Zwischen sieben und zehn Tagen, danach passiert irgendwann nicht mehr viel. Natürlich ist die Grösse der eingelegten Stücke entscheidend. Und: Wer zu lange zuwartet, ich spreche da von drei Wochen oder so, wird merken, dass das Fleisch etwas mehlig werden kann.
Gibt es Alternativen zum Kühlschrank? Kiloweise Fleisch samt Beize brauchen daheim viel Platz!
Ein kühler Keller mit maximal zehn Grad tut’s in diesem Falle auch. Aber auch den hat leider ja nicht jeder.
Wie koche ich den Pfeffer, wenn das Beizen vorüber ist?
Ich trenne Fleisch, Gemüse und Beize. Wichtig ist, die Fleischstücke gut abzutrocknen, dass beim anschliessenden Anbraten in etwas neutralem Öl oder Bratbutter auch wirklich Röstnoten entstehen. Wer möchte, stäubt noch ein wenig Mehl darüber – auch so entstehen Röstaromen, und die Sauce bindet besser. Abgelöscht wird mit der Beize und mit Wildfond. Danach lässt man alles köcheln. Etwa eine halbe Stunde, bevor das Fleisch gar ist, kommt das Gemüse hinzu.
Die Sauce muss noch abgeschmeckt und gebunden werden. Wie mache ich das daheim am besten?
Trübstoffe schöpft man mit einer Schaumkelle weg. Die Bindung kommt wie beschrieben vom Mehl und vom Kollagen im Fond. Darüber hinaus kann man auch etwas dunkle Schokolade beigeben.

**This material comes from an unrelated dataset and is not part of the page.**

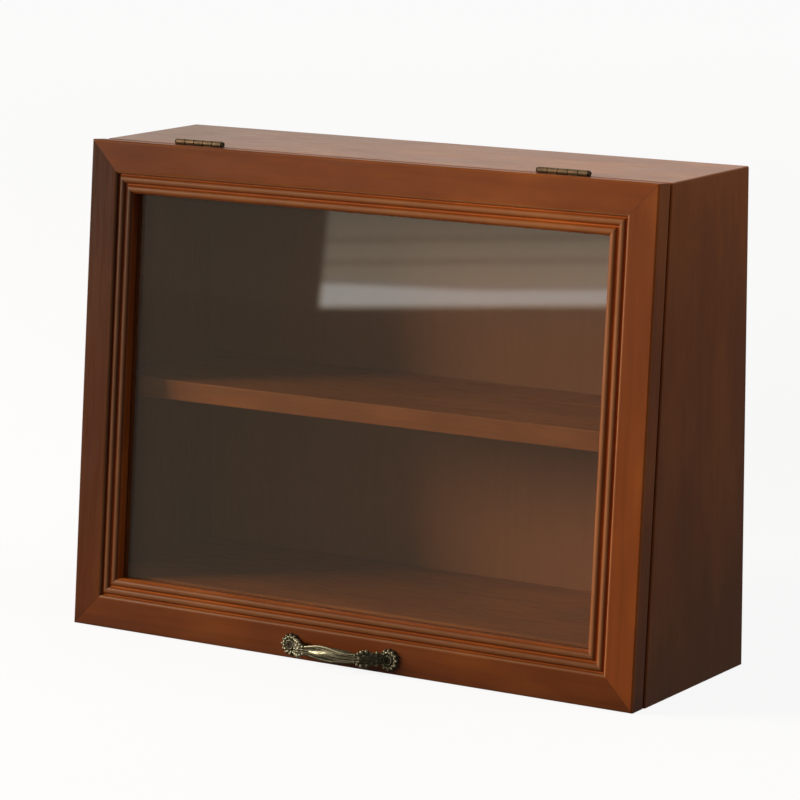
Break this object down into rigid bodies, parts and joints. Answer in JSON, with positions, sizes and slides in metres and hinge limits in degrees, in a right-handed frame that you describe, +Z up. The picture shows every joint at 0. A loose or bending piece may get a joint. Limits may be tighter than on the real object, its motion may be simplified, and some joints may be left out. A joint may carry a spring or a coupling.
{
  "type": "display cabinet",
  "caption": "Small countertop display cabinet in stained wood with a leaning, glazed flip-up door, a shelf and a cast bronze pull.",
  "frame": {"origin": "on the base plane, at the centre of the whole outline, handle included", "axes": "+X to the right seen from the front, +Y from the door to the back, +Z up"},
  "size_m": [0.45, 0.1682, 0.3424],
  "materials": {
    "stained_wood": "satin lacquer",
    "plywood": "thin lacquer",
    "plain_wood": "bare",
    "window_glass": "clear",
    "aged_bronze": "aged, cast",
    "hinge_brass": "aged",
    "screw_steel": "plated",
    "felt": "felt"
  },
  "bodies": {
    "cabinet": {"top_panel": "stained_wood", "left_side_panel": "stained_wood", "right_side_panel": "stained_wood", "floor_board": "stained_wood", "front_plinth_rail": "stained_wood", "rear_plinth_rail": "stained_wood", "back_panel": "plywood", "back_panel_screws": "screw_steel", "shelf": "stained_wood", "shelf_pins": "screw_steel", "case_mitre_splines": "plain_wood", "carcass_dowels": "plain_wood", "cabinet_leaf_screws": "hinge_brass", "bumper_pads": "felt", "left_hinge_cabinet_leaf": "hinge_brass", "left_hinge_pin": "hinge_brass", "right_hinge_cabinet_leaf": "hinge_brass", "right_hinge_pin": "hinge_brass"},
    "door": {"door_top_rail": "stained_wood", "door_bottom_rail": "stained_wood", "door_left_stile": "stained_wood", "door_right_stile": "stained_wood", "door_mitre_splines": "plain_wood", "glass_pane": "window_glass", "top_glazing_bead": "stained_wood", "bottom_glazing_bead": "stained_wood", "left_glazing_bead": "stained_wood", "right_glazing_bead": "stained_wood", "glazing_pins": "screw_steel", "left_hinge_door_leaf": "hinge_brass", "right_hinge_door_leaf": "hinge_brass", "door_leaf_screws": "hinge_brass", "door_handle": "aged_bronze", "handle_screws": "screw_steel"}
  },
  "joints": [
    {"name": "door_hinge", "type": "hinge", "parent": "cabinet", "child": "door", "pos_m": [0, -0.02203, 0.34031], "axis": [-1, 0, 0], "range_deg": [0, 185]}
  ]
}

Oder Preiselbeerkonfitüre, die auch geschmacklich gut passt. Mit der gleichen Kochmethode, das ist mein Geheimtipp, könnte man auch mal eine ganze Rehhaxe zubereiten.
Muss ich die Beilagen selber machen?
Wer sich die Mühe macht, einen Reh- oder Hirschpfeffer selber zu machen, sollte am Ende auch die Extrameile gehen. Auch wenn ein Herbstteller mit selbstgemachten Spätzli und Rotkraut, zugegeben, schon sehr aufwändig ist. Der grosse Vorteil solcher Gerichte: Man kann sie wunderbar am Vortag schon fertigstellen!
>> Chris Hartmann ist Küchenchef in der Taverne Johann in der Stadt Basel und dort mit 13 Punkten ausgezeichnet. Vor einigen Tagen hat er seinen Jagdschein gemacht und kann endlich seinen lang gehegten Traum erfüllen: den Gästen selbst gejagtes und zerlegtes Wildfleisch auftischen.